Make an exact copy of all the records.
** Begin Dataset excerpts **
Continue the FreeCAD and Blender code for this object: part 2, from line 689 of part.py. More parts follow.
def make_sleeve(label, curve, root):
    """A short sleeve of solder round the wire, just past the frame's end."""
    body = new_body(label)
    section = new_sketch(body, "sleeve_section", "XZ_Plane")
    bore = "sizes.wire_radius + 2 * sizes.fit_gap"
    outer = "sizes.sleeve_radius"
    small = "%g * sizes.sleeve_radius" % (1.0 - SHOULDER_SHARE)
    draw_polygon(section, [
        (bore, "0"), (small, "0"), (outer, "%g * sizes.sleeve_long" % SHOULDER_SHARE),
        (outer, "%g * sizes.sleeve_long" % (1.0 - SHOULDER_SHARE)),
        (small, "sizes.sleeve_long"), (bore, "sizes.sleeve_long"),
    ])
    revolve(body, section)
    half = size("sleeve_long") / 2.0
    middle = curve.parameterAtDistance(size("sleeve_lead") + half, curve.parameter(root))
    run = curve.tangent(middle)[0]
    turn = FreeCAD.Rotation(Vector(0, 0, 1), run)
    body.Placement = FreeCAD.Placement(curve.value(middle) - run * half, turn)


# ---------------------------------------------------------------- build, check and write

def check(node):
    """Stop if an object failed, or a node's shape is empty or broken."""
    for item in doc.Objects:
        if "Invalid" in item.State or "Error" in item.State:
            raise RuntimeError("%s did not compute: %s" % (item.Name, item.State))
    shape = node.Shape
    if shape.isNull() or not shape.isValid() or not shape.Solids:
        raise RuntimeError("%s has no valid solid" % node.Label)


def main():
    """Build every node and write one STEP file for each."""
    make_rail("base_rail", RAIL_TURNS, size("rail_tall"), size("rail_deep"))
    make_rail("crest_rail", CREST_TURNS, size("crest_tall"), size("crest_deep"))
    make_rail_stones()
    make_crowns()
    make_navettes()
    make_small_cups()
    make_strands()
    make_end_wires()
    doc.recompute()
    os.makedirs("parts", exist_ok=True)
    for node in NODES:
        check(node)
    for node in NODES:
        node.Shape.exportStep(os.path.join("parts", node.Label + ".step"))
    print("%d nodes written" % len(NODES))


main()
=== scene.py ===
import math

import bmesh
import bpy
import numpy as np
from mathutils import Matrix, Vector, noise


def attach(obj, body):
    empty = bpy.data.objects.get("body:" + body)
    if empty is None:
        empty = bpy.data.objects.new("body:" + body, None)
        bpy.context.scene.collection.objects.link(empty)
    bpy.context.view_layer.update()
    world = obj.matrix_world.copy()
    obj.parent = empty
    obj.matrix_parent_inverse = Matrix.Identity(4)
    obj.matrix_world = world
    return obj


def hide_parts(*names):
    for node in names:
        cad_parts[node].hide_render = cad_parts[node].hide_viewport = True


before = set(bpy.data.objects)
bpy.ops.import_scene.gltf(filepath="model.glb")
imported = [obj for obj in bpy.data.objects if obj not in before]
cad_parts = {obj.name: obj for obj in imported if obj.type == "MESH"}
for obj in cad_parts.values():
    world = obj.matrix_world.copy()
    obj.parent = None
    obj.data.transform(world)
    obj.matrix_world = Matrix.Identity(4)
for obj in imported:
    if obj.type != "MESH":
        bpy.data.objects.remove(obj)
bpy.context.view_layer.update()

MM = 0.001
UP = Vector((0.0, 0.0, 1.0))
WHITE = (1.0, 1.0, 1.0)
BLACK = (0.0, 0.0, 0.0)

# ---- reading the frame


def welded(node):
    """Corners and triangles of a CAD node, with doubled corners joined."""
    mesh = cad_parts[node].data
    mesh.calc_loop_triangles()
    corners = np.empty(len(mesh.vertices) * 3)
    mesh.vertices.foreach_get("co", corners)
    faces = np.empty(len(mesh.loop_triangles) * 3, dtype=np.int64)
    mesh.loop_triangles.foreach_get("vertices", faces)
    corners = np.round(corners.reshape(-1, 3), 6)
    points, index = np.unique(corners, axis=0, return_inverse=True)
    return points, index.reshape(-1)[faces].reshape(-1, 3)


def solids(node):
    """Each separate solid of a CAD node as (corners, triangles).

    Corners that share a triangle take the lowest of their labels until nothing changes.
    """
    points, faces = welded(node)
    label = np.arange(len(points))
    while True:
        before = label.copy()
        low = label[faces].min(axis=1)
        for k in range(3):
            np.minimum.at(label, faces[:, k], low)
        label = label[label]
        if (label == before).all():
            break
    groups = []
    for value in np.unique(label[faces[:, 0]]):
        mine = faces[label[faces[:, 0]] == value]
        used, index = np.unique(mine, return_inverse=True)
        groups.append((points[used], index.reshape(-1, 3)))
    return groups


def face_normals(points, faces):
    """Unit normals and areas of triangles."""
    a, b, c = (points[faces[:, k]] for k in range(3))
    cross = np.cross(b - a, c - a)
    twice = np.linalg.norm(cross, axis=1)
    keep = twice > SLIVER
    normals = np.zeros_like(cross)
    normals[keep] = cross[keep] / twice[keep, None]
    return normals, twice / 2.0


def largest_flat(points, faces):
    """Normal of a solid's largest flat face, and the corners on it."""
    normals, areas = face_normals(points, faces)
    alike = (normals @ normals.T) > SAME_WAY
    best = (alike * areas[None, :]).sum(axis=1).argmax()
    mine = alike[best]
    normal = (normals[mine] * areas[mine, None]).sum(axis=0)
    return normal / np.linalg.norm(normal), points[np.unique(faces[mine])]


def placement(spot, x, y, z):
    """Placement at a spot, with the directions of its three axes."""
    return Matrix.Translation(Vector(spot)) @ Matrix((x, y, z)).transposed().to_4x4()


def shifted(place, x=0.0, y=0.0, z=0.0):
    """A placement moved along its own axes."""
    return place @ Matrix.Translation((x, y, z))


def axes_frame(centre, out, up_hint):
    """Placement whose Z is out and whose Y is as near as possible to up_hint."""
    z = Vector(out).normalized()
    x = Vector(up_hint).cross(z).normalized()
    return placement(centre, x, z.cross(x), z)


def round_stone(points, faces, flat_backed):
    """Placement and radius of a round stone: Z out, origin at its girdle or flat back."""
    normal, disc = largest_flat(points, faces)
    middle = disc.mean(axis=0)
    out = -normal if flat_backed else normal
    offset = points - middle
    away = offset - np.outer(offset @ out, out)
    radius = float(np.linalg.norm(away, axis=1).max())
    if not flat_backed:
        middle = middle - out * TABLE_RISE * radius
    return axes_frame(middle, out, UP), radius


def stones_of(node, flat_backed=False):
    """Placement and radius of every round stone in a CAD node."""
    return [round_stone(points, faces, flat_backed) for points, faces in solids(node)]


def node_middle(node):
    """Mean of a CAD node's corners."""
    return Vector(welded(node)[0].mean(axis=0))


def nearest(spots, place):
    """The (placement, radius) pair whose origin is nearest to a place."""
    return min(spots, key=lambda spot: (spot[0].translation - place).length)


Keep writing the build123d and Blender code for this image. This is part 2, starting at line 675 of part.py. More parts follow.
** End Dataset excerpts **
(Response to the task)
Continue the FreeCAD and Blender code for this object: part 2, from line 689 of part.py. More parts follow.
def make_sleeve(label, curve, root):
    """A short sleeve of solder round the wire, just past the frame's end."""
    body = new_body(label)
    section = new_sketch(body, "sleeve_section", "XZ_Plane")
    bore = "sizes.wire_radius + 2 * sizes.fit_gap"
    outer = "sizes.sleeve_radius"
    small = "%g * sizes.sleeve_radius" % (1.0 - SHOULDER_SHARE)
    draw_polygon(section, [
        (bore, "0"), (small, "0"), (outer, "%g * sizes.sleeve_long" % SHOULDER_SHARE),
        (outer, "%g * sizes.sleeve_long" % (1.0 - SHOULDER_SHARE)),
        (small, "sizes.sleeve_long"), (bore, "sizes.sleeve_long"),
    ])
    revolve(body, section)
    half = size("sleeve_long") / 2.0
    middle = curve.parameterAtDistance(size("sleeve_lead") + half, curve.parameter(root))
    run = curve.tangent(middle)[0]
    turn = FreeCAD.Rotation(Vector(0, 0, 1), run)
    body.Placement = FreeCAD.Placement(curve.value(middle) - run * half, turn)


# ---------------------------------------------------------------- build, check and write

def check(node):
    """Stop if an object failed, or a node's shape is empty or broken."""
    for item in doc.Objects:
        if "Invalid" in item.State or "Error" in item.State:
            raise RuntimeError("%s did not compute: %s" % (item.Name, item.State))
    shape = node.Shape
    if shape.isNull() or not shape.isValid() or not shape.Solids:
        raise RuntimeError("%s has no valid solid" % node.Label)


def main():
    """Build every node and write one STEP file for each."""
    make_rail("base_rail", RAIL_TURNS, size("rail_tall"), size("rail_deep"))
    make_rail("crest_rail", CREST_TURNS, size("crest_tall"), size("crest_deep"))
    make_rail_stones()
    make_crowns()
    make_navettes()
    make_small_cups()
    make_strands()
    make_end_wires()
    doc.recompute()
    os.makedirs("parts", exist_ok=True)
    for node in NODES:
        check(node)
    for node in NODES:
        node.Shape.exportStep(os.path.join("parts", node.Label + ".step"))
    print("%d nodes written" % len(NODES))


main()
=== scene.py ===
import math

import bmesh
import bpy
import numpy as np
from mathutils import Matrix, Vector, noise


def attach(obj, body):
    empty = bpy.data.objects.get("body:" + body)
    if empty is None:
        empty = bpy.data.objects.new("body:" + body, None)
        bpy.context.scene.collection.objects.link(empty)
    bpy.context.view_layer.update()
    world = obj.matrix_world.copy()
    obj.parent = empty
    obj.matrix_parent_inverse = Matrix.Identity(4)
    obj.matrix_world = world
    return obj


def hide_parts(*names):
    for node in names:
        cad_parts[node].hide_render = cad_parts[node].hide_viewport = True


before = set(bpy.data.objects)
bpy.ops.import_scene.gltf(filepath="model.glb")
imported = [obj for obj in bpy.data.objects if obj not in before]
cad_parts = {obj.name: obj for obj in imported if obj.type == "MESH"}
for obj in cad_parts.values():
    world = obj.matrix_world.copy()
    obj.parent = None
    obj.data.transform(world)
    obj.matrix_world = Matrix.Identity(4)
for obj in imported:
    if obj.type != "MESH":
        bpy.data.objects.remove(obj)
bpy.context.view_layer.update()

MM = 0.001
UP = Vector((0.0, 0.0, 1.0))
WHITE = (1.0, 1.0, 1.0)
BLACK = (0.0, 0.0, 0.0)

# ---- reading the frame


def welded(node):
    """Corners and triangles of a CAD node, with doubled corners joined."""
    mesh = cad_parts[node].data
    mesh.calc_loop_triangles()
    corners = np.empty(len(mesh.vertices) * 3)
    mesh.vertices.foreach_get("co", corners)
    faces = np.empty(len(mesh.loop_triangles) * 3, dtype=np.int64)
    mesh.loop_triangles.foreach_get("vertices", faces)
    corners = np.round(corners.reshape(-1, 3), 6)
    points, index = np.unique(corners, axis=0, return_inverse=True)
    return points, index.reshape(-1)[faces].reshape(-1, 3)


def solids(node):
    """Each separate solid of a CAD node as (corners, triangles).

    Corners that share a triangle take the lowest of their labels until nothing changes.
    """
    points, faces = welded(node)
    label = np.arange(len(points))
    while True:
        before = label.copy()
        low = label[faces].min(axis=1)
        for k in range(3):
            np.minimum.at(label, faces[:, k], low)
        label = label[label]
        if (label == before).all():
            break
    groups = []
    for value in np.unique(label[faces[:, 0]]):
        mine = faces[label[faces[:, 0]] == value]
        used, index = np.unique(mine, return_inverse=True)
        groups.append((points[used], index.reshape(-1, 3)))
    return groups


def face_normals(points, faces):
    """Unit normals and areas of triangles."""
    a, b, c = (points[faces[:, k]] for k in range(3))
    cross = np.cross(b - a, c - a)
    twice = np.linalg.norm(cross, axis=1)
    keep = twice > SLIVER
    normals = np.zeros_like(cross)
    normals[keep] = cross[keep] / twice[keep, None]
    return normals, twice / 2.0


def largest_flat(points, faces):
    """Normal of a solid's largest flat face, and the corners on it."""
    normals, areas = face_normals(points, faces)
    alike = (normals @ normals.T) > SAME_WAY
    best = (alike * areas[None, :]).sum(axis=1).argmax()
    mine = alike[best]
    normal = (normals[mine] * areas[mine, None]).sum(axis=0)
    return normal / np.linalg.norm(normal), points[np.unique(faces[mine])]


def placement(spot, x, y, z):
    """Placement at a spot, with the directions of its three axes."""
    return Matrix.Translation(Vector(spot)) @ Matrix((x, y, z)).transposed().to_4x4()


def shifted(place, x=0.0, y=0.0, z=0.0):
    """A placement moved along its own axes."""
    return place @ Matrix.Translation((x, y, z))


def axes_frame(centre, out, up_hint):
    """Placement whose Z is out and whose Y is as near as possible to up_hint."""
    z = Vector(out).normalized()
    x = Vector(up_hint).cross(z).normalized()
    return placement(centre, x, z.cross(x), z)


def round_stone(points, faces, flat_backed):
    """Placement and radius of a round stone: Z out, origin at its girdle or flat back."""
    normal, disc = largest_flat(points, faces)
    middle = disc.mean(axis=0)
    out = -normal if flat_backed else normal
    offset = points - middle
    away = offset - np.outer(offset @ out, out)
    radius = float(np.linalg.norm(away, axis=1).max())
    if not flat_backed:
        middle = middle - out * TABLE_RISE * radius
    return axes_frame(middle, out, UP), radius


def stones_of(node, flat_backed=False):
    """Placement and radius of every round stone in a CAD node."""
    return [round_stone(points, faces, flat_backed) for points, faces in solids(node)]


def node_middle(node):
    """Mean of a CAD node's corners."""
    return Vector(welded(node)[0].mean(axis=0))


def nearest(spots, place):
    """The (placement, radius) pair whose origin is nearest to a place."""
    return min(spots, key=lambda spot: (spot[0].translation - place).length)


Keep writing the build123d and Blender code for this image. This is part 2, starting at line 675 of part.py. More parts follow.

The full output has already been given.